:: THE DATA
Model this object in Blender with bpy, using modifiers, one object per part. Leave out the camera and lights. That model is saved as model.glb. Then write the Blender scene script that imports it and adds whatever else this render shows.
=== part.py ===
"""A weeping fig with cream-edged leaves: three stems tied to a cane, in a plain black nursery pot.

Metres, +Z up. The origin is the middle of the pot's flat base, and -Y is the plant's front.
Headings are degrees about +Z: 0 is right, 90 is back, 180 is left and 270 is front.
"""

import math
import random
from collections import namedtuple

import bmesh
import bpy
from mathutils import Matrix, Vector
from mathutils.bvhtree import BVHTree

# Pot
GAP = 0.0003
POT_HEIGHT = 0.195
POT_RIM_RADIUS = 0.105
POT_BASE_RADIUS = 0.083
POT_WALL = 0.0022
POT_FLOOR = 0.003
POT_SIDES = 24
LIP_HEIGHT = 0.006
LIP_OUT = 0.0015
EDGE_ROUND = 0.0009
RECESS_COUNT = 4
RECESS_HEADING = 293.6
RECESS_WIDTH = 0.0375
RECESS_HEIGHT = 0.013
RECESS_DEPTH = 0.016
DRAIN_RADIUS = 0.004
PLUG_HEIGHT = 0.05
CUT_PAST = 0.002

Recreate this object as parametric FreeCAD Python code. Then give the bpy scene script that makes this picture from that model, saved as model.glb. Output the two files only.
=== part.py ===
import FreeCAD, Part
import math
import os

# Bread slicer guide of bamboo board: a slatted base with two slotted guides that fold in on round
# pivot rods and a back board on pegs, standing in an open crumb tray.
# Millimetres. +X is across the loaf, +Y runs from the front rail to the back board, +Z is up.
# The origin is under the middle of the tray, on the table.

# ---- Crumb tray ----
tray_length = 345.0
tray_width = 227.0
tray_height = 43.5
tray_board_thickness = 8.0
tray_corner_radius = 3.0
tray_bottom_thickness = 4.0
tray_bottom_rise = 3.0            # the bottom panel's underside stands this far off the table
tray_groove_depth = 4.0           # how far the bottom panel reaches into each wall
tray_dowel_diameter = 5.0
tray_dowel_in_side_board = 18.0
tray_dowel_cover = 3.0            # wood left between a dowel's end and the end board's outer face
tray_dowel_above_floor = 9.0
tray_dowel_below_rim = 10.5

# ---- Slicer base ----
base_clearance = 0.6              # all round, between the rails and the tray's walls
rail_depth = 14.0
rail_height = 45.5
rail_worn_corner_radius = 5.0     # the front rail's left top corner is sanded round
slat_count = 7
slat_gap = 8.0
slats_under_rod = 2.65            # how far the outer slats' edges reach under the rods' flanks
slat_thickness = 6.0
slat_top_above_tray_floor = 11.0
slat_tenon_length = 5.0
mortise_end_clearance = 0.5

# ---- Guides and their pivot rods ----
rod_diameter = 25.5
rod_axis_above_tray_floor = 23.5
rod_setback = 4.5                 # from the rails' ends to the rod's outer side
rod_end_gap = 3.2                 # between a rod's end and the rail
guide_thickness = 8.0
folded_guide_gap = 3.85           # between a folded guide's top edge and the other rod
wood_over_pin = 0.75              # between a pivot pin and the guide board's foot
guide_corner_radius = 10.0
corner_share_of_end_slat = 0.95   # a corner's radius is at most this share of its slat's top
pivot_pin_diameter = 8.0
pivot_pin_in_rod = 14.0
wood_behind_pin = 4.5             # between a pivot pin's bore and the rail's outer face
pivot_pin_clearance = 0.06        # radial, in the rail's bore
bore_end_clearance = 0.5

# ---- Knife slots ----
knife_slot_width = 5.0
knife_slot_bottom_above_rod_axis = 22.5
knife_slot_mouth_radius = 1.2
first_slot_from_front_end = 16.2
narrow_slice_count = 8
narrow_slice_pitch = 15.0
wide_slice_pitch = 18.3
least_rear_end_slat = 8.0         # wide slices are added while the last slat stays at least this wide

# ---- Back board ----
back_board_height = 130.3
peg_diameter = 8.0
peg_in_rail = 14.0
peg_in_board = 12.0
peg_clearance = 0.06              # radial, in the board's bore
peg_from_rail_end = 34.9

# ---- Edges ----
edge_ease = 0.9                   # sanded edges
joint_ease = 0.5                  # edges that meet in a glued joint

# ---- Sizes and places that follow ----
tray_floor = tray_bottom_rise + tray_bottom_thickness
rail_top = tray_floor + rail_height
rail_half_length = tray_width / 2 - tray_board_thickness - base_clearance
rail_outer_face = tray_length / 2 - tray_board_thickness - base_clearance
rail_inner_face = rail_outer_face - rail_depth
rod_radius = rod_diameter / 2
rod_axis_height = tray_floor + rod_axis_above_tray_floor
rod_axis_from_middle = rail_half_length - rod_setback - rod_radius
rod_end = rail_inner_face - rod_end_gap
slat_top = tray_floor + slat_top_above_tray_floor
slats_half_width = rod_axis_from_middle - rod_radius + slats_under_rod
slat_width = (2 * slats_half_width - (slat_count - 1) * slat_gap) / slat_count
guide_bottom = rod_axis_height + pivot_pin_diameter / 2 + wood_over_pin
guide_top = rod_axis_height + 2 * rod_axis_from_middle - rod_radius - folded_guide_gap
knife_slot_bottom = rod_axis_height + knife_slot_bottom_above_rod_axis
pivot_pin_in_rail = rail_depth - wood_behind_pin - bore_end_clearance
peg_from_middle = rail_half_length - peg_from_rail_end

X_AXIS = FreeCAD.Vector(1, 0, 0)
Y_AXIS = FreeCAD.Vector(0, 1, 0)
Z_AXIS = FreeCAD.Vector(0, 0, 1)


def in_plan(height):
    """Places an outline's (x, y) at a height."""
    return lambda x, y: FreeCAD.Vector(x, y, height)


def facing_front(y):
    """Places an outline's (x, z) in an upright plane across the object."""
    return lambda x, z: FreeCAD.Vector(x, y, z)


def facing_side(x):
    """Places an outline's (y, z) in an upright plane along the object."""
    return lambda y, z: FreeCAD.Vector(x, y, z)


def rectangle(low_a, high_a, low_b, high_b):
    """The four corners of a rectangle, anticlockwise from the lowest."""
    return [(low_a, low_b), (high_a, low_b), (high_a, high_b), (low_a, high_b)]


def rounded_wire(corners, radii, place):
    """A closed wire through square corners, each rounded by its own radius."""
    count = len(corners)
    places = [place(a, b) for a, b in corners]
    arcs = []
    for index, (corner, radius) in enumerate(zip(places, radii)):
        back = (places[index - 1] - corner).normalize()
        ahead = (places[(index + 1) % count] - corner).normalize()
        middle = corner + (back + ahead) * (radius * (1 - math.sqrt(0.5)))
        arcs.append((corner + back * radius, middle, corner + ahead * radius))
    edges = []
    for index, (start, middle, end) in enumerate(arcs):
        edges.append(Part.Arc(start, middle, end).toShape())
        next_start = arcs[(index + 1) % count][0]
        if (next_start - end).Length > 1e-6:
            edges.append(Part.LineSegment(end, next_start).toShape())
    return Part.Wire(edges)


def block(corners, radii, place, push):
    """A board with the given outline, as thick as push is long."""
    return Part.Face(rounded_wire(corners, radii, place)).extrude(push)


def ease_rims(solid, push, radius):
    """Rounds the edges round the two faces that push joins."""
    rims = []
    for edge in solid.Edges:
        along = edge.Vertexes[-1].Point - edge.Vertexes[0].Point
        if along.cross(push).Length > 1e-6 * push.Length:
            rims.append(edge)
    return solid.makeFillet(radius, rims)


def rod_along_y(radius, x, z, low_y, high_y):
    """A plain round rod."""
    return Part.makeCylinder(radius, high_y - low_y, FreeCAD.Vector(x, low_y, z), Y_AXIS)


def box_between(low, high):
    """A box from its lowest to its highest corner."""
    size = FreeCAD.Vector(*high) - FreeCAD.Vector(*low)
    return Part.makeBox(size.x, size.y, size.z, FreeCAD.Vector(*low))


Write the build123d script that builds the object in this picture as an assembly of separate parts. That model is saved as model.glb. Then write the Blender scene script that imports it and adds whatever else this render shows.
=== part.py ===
::::
## WHAT TO PRODUCE
Please give an exact restatement of only the lines from the beginning of the material above to the line with "CUT_PAST = 0.002", inclusive.

## WRITTEN SOLUTION
Model this object in Blender with bpy, using modifiers, one object per part. Leave out the camera and lights. That model is saved as model.glb. Then write the Blender scene script that imports it and adds whatever else this render shows.
=== part.py ===
"""A weeping fig with cream-edged leaves: three stems tied to a cane, in a plain black nursery pot.

Metres, +Z up. The origin is the middle of the pot's flat base, and -Y is the plant's front.
Headings are degrees about +Z: 0 is right, 90 is back, 180 is left and 270 is front.
"""

import math
import random
from collections import namedtuple

import bmesh
import bpy
from mathutils import Matrix, Vector
from mathutils.bvhtree import BVHTree

# Pot
GAP = 0.0003
POT_HEIGHT = 0.195
POT_RIM_RADIUS = 0.105
POT_BASE_RADIUS = 0.083
POT_WALL = 0.0022
POT_FLOOR = 0.003
POT_SIDES = 24
LIP_HEIGHT = 0.006
LIP_OUT = 0.0015
EDGE_ROUND = 0.0009
RECESS_COUNT = 4
RECESS_HEADING = 293.6
RECESS_WIDTH = 0.0375
RECESS_HEIGHT = 0.013
RECESS_DEPTH = 0.016
DRAIN_RADIUS = 0.004
PLUG_HEIGHT = 0.05
CUT_PAST = 0.002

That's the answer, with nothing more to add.